Greater sharing and better access to high quality geographic data could better business opportunities, improve decision-making based on sound scientific information leading to sustainable development. This critical need to find better ways for finding and sharing geographic data led to the evolution of national spatial data infrastructures world wide.


All government organisations – central, state or local–require geographic information to manage land, coordinate disaster relief, plan/manage infrastructure facilities and solve environmental and social issues. Private companies too require geographic information for facilities management, resource location and marketing. Computers have made geographical information of the world and its inhabitants more accessible and useful to governments, businesses and communities to take critical decisions. Maps that were once confined to paper have increasingly migrated to digital form. Geographic information systems (GIS) allow users to integrate, analyse and manage information about locations in ways that was never possible before. Improvements in software, increased storage capacity and plummeting hardware costs put geographic information systems and associated technologies on desktops everywhere.

Geographic data collection is a multi-billion business. But many-a-time, data gets duplicated as organisations and companies tend to collect data over the same piece of land for their projects/plans either due to ignorance about the data availability, inaccessibility of data or difficulties in sharing the available data. Data created for one application may not be easily translated for use into another application. The problems are not just technical but the lack of culture in organisations/institutions to work together and share information/data. Central or state government organisations, creators of geographical data, may not be willing to share the same with each other, with local governments, private companies or general public. If sharing data among organisations were easier, millions could be saved annually and governments and businesses could become more efficient and effective.

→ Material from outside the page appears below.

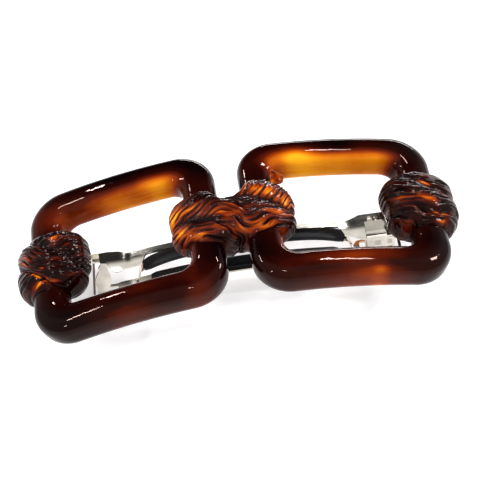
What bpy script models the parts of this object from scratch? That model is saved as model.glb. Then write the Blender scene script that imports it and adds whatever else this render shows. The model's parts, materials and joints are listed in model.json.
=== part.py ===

While organisations like Survey of India and Geological Survey of India have public access to geographic information as a mandate, this has for long been limited to only a small part of the actual data generated. Though the scenario is slightly encouraging after the liberalisation of policy guiding maps in the country, current approaches suffer from invisibility. In an ocean of unrelated and poorly organised digital flotsam, the occasional site offering valuable geographic data to the public cannot easily be found.